Consistency Beats Intensity — Every Time
Balance training doesn't require long sessions or maximum effort. What it requires is frequency. Your nervous system adapts through repeated exposure, not through occasional intense bouts. Even 10 minutes incorporated into three or four sessions per week will produce noticeable improvements within a few weeks.
This is one area where the principle of progressive overload applies just as powerfully as it does to lifting. Start easy — both feet on the ground, eyes open, flat surface. Then systematically increase the challenge: one foot, eyes closed, unstable surface, added movement. Track your progress the same way you'd track a deadlift PR.
If you're already training consistently, the integration is simple: replace bilateral movements with unilateral variations, add a brief balance circuit at the end of your session, or turn your warm-up into a stability-focused block.
The goal isn't to make training harder for its own sake. The goal is to build a body that responds quickly, moves confidently, and holds up under real-world demands — whether that's a heavy set of squats, a trail run, or stepping off a curb without thinking about it.
Strong, Stable, and Built to Last
There's a bigger picture here worth naming directly.
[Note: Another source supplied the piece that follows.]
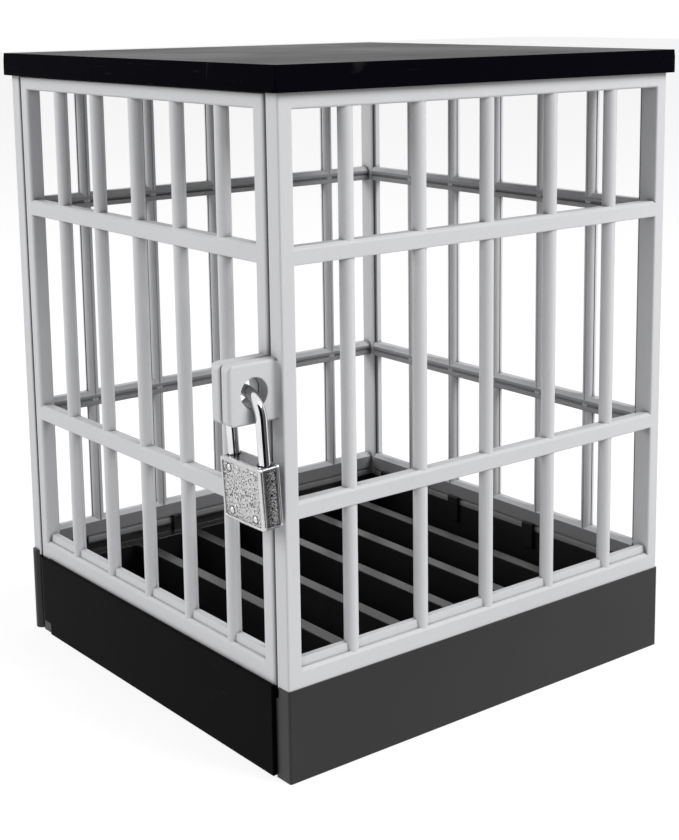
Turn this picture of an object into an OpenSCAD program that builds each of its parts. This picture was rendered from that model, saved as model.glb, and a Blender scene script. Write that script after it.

Balance training is one of the clearest expressions of the Longevity Over Ego philosophy. It won't add plates to your bar. It won't make your before-and-after photos more dramatic. But it will make every other thing you do in the gym safer, more effective, and more sustainable.
The athletes and active adults who stay strong and injury-free into their 60s, 70s, and beyond aren't just the ones who lifted the most weight. They're the ones who respected their nervous system, trained smart, and invested in the unglamorous fundamentals — mobility, stability, balance — alongside their strength work.
At any age, your ability to control your body in space is a direct marker of functional fitness. It reflects how well your muscles, joints, and nervous system are communicating. When that communication degrades, everything else suffers. When you train it deliberately, everything else improves.
Balance is not a soft skill. It's one of the hardest things your body does — and one of the most worth training.
Conclusion
Balance training is a long game, and the best time to take it seriously is before you feel like you need to. Start small: add one single-leg movement to your next session and focus on quality over speed. Build from there. Your nervous system is adaptable at any age — it just needs the right stimulus. Give it that stimulus consistently, and the payoff isn't just a steadier stance. It's the confidence to move freely, train harder, and live actively on your own terms for decades to come. Strong today, strong tomorrow, strong for life.